We can also use toBlob to create the image file as binary instead of string. This is useful for example when uploading the image to a server:

function uploadImage(blob) {
  const data = new FormData();
  data.append('username', 'pekka85');
  data.append('avatar', blob);

  fetch('/api/upload', {
    method: 'POST',
    body: data
  });
}
canvas.toBlob(uploadImage, 'image/jpeg', 0.95);

Grayscale demo

Let's put together a demo using functions and techniques introduced in this article. We'll load an image, turn it black-and-white and display the result:

loadImageFromUrl('example.jpg')
  .then(image => {
    const input = srgbToLinear(image);
    for (let i = 0; i < image.data.length; i += 4) {
      const r = input.data[i + 0];
      const g = input.data[i + 1];
      const b = input.data[i + 2];
      const y = 0.2126 * r + 0.7152 * g + 0.0722 * b;
      input.data[i + 0] = input.data[i + 1] = input.data[i + 2] = y;
    }
    const output = linearToSrgb(input);

    const canvas = document.createElement('canvas');
    canvas.width = output.width;
    canvas.height = output.height;
    const ctx = canvas.getContext('2d');
    ctx.putImageData(output, 0, 0);
    document.body.appendChild(canvas);
  });

Details of the conversion formula can be found on Wikipedia's Grayscale article.
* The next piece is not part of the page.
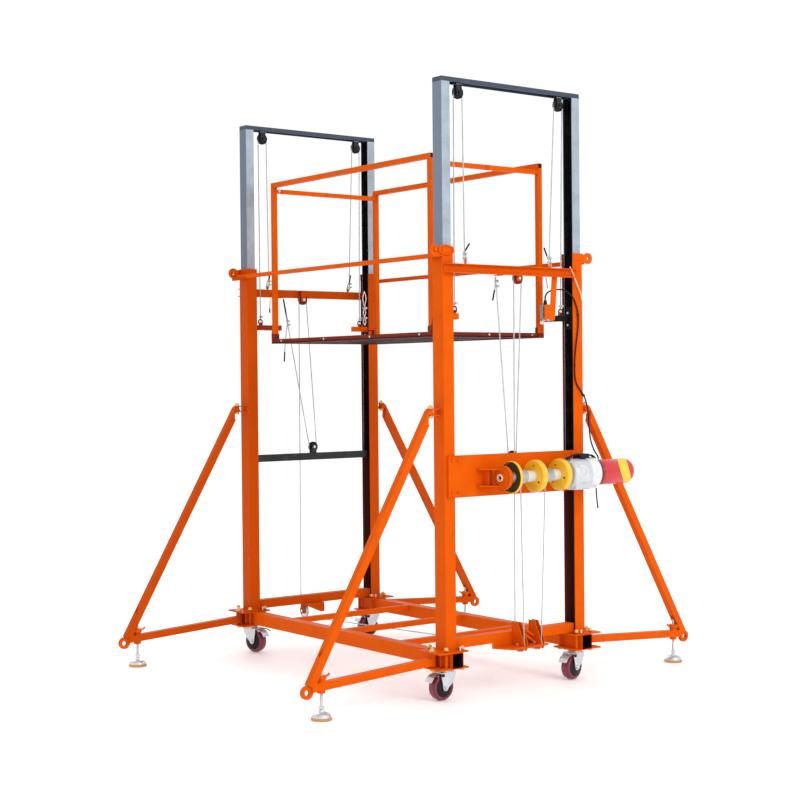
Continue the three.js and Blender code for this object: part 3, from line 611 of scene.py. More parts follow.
def curve_points(points, steps=8):
    """Smooth Catmull-Rom route through points."""
    points = [Vector(p) for p in points]
    padded = [2 * points[0] - points[1], *points, 2 * points[-1] - points[-2]]
    route = []
    for a, b, c, d in zip(padded, padded[1:], padded[2:], padded[3:]):
        for i in range(steps):
            t = i / steps
            route.append(0.5 * ((2 * b) + (c - a) * t + (2 * a - 5 * b + 4 * c - d) * t ** 2
                                + (3 * b - a - 3 * c + d) * t ** 3))
    route.append(points[-1])
    return route


def oval(centre, wide, high, steps=16):
    """Points on a closed oval in the xz plane."""
    angles = [2 * math.pi * i / steps for i in range(steps)]
    return [Vector(centre) + Vector((wide * math.cos(a), 0, high * math.sin(a)))
            for a in angles]


# ------------------------------------------------------------------ corners
BEAM_X = 0.439
PIN_X = abs(pivot("outrigger_swing_near_right").x)
BRACE_Z = 1.430


def bolt(build, x, y, z, axis=(0, 0, 1), across=0.019, length=0.010, stub=0.008):
    """Washer, nut and the end of the thread, standing on a face."""
    base, axis = Vector((x, y, z)), Vector(axis).normalized()
    build.lathe(base, axis, [(0, 0), (across * 0.75, 0), (across * 0.75, 0.0018),
                             (0, 0.0018)], 24)
    build.hexagon(base + axis * 0.0018, axis, across, length)
    if stub:
        build.rod(base + axis * length, base + axis * (length + stub), across * 0.3, 16,
                  chamfer=0.001)
    return build


def corner_hardware(corner, tower, side):
    """Bolts, outrigger cheeks and studs of one corner's clamp plates."""
    place = turned(0, TOWER_Y[tower], 0, math.pi if side < 0 else 0)
    build = Build()
    for x in (0.389, 0.489):
        for y in (-0.065, 0.065):
            bolt(build, x, y, PLATE_HIGH + 0.0095, stub=0.004)
            bolt(build, x, y, PLATE_LOW, axis=(0, 0, -1), length=0.008, stub=0.0)
    bolt(build, PIN_X, 0, PLATE_HIGH, across=0.024, length=0.012)
    bolt(build, PIN_X, 0, PLATE_LOW, axis=(0, 0, -1), across=0.024, length=0.010, stub=0.0)
    bolt(build, PIN_X, 0, BRACE_Z + 0.0182, across=0.022, length=0.010)
    bolt(build, PIN_X, 0, BRACE_Z - 0.0182, axis=(0, 0, -1), across=0.022, stub=0.0)
    build.place(place).piece(f"corner_bolts_{corner}", "gilt", "chassis", smooth=30)
    clevis = Build()
    for y in (-0.034, 0.028):
        clevis.hull((POST_FACE + 0.002, y, PLATE_LOW + 0.0115),
                    (PIN_X - 0.022, y + 0.006, PLATE_HIGH - 0.0115))
    clevis.place(place).piece(f"outrigger_cheeks_{corner}", "orange", "chassis",
                              bevel=0.0015)
    for k in (-1, 1):
        wing = Build()
        wing.tube([(BEAM_X - 0.028, k * 0.078, PLATE_HIGH + 0.004),
                   (BEAM_X - 0.028, k * 0.078, PLATE_HIGH + 0.022)], 0.005, 16)
        wing.place(place).piece(f"corner_stud_{corner}_{'ab'[k > 0]}", "zinc", "chassis")


def beam_ends():
    """Thin dark lips round the open ends of the two long base beams."""
    for side in (-1, 1):
        for end, y in (("near", BEAM_LOW.y), ("far", BEAM_HIGH.y)):
            inward = 1 if end == "near" else -1
            x = side * BEAM_X
            lip = Build()
            for dz in (0.0018, 0.0682):
                lip.hull((x - 0.0325, y, BEAM_LOW.z + dz - 0.0024),
                         (x + 0.0325, y + inward * 0.002, BEAM_LOW.z + dz + 0.0024))
            for dx in (-0.0301, 0.0301):
                lip.hull((x + dx - 0.0024, y, BEAM_LOW.z),
                         (x + dx + 0.0024, y + inward * 0.0015, BEAM_HIGH.z))
            lip.piece(f"beam_lip_{end}_{'left' if side < 0 else 'right'}", "maroon",
                      "chassis", bevel=0.0005)


WHEEL_R = 0.066
TRAIL = 0.034
FORK_HALF = 0.038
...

Full source code of the demo is available by viewing frame source or browsing it here.

Conclusion

Now you should know the basics required to implement different image processing algorithms in the browser. If you need ideas, just think of all the tools, filters and effects an image editor like GIMP provides.

There are many things not covered in this article. For example, it's probably a good idea to offload the image processing to a worker in order to keep the user interface responsive. It's also worth studying WebGL and GLSL shaders especially if you're planning on handling large images or doing real-time image processing.